Britain's shrinking economy is a paper house: "why the level of debate is farcical" - by Aditya Chakrabortty

When the news came in last Friday that the British economy was shrinking yet again, I slogged through the GDP report, the City analyses and the this-is- going-to-hurt-you-more-than-it-ever-hurts-us justifications by cabinet ministers. Yet none of them seemed to me as acute a guide to our present mess as an old comedy sketch by Armando Iannucci.

It begins with an estate agent taking a young couple around a house.

The dialogue is perfect: the broker waxes inanely on ("A lovely space"), and the prospective buyers ooze gratitude at being granted a viewing. But after tapping mannishly at the fixtures, the husband detects a problem. A big one: "This thing's made of paper."

Rip!

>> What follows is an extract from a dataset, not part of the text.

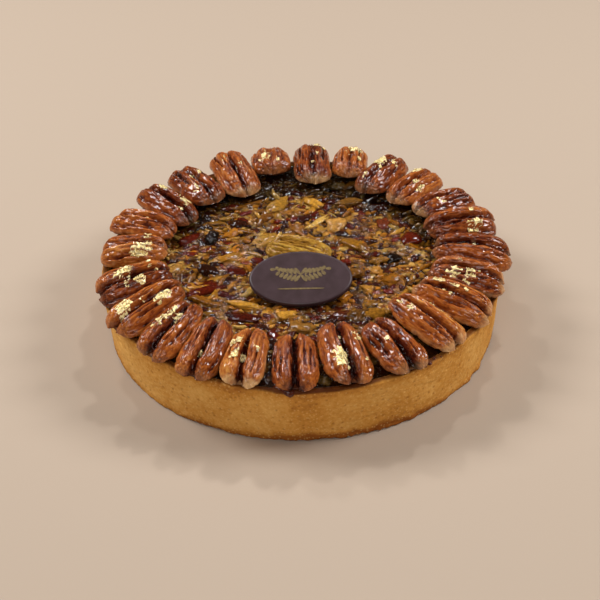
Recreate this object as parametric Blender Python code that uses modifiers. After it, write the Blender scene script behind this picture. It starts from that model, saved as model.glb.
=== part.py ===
# Pecan pie: a low round shell of baked shortcrust, filled to the rim with syrup and
# chopped nuts, ringed by 24 glazed pecan halves with scraps of gold leaf. An oval disc
# of chocolate leans on one more nut half near the middle.
# Metres, +Z up. The origin is the middle of the flat base, and -Y is the front.

import math
import random

import bmesh
import bpy
from mathutils import Matrix, Vector, noise
from mathutils.bvhtree import BVHTree

mm = 0.001
gap = 0.35 * mm                  # clear space between pieces that touch

# shell
baseRadius = 89.6 * mm           # baked in a ring 18 cm across
rimRadius = 91.8 * mm            # the wall leans out a little
rimHeight = 28.8 * mm
wallThickness = 3.4 * mm
floorThickness = 3.5 * mm
lipRadius = 1.4 * mm             # rounding of the rim's two edges
shellSteps = 96
wallSwell = 0.5 * mm             # hand-pressed dough: long swells of the wall's outside
wallGrain = 0.25 * mm            # shorter ones
footGrain = 0.6 * mm             # crumbly lowest edge
rimWave = 0.45 * mm              # the rim isn't quite level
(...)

His fist goes through the parchment microwave. The drawers and cupboards are torn apart. And when the water's turned on, the soggy paper taps wilt.

And just as Iannucci's couple eventually discovered that their house was made of paper, so in 2007 Britain's economic boom was revealed to be little more than a finance bubble.

The reason for this barrage of facts and stats is simple: you don't often get them elsewhere. Since the banking collapse, what purports to be a serious debate over the future of the economy has been whittled down to little more than a ping-pong match: cuts v no cuts. On the one side, you have David Cameron and George Osborne with their "tough choices" and stupid austerity.

But on the other, you have the equally false position staked out by Ed Balls: that with a wave of a Keynesian wand we can be magicked back to 2006.

Well, here's the thing about 2006: the economy was in better shape than today, but it still wasn't working for the majority of Britons. And unless we're honest about just how crocked our economy is, how the private sector doesn't create jobs and hasn't done serious investment for decades, we won't get out of this mess. We'll just be trying to rebuild a paper house.

Note EU-Digest: If that is not enough, quitting the EU will drag the British economy even further down.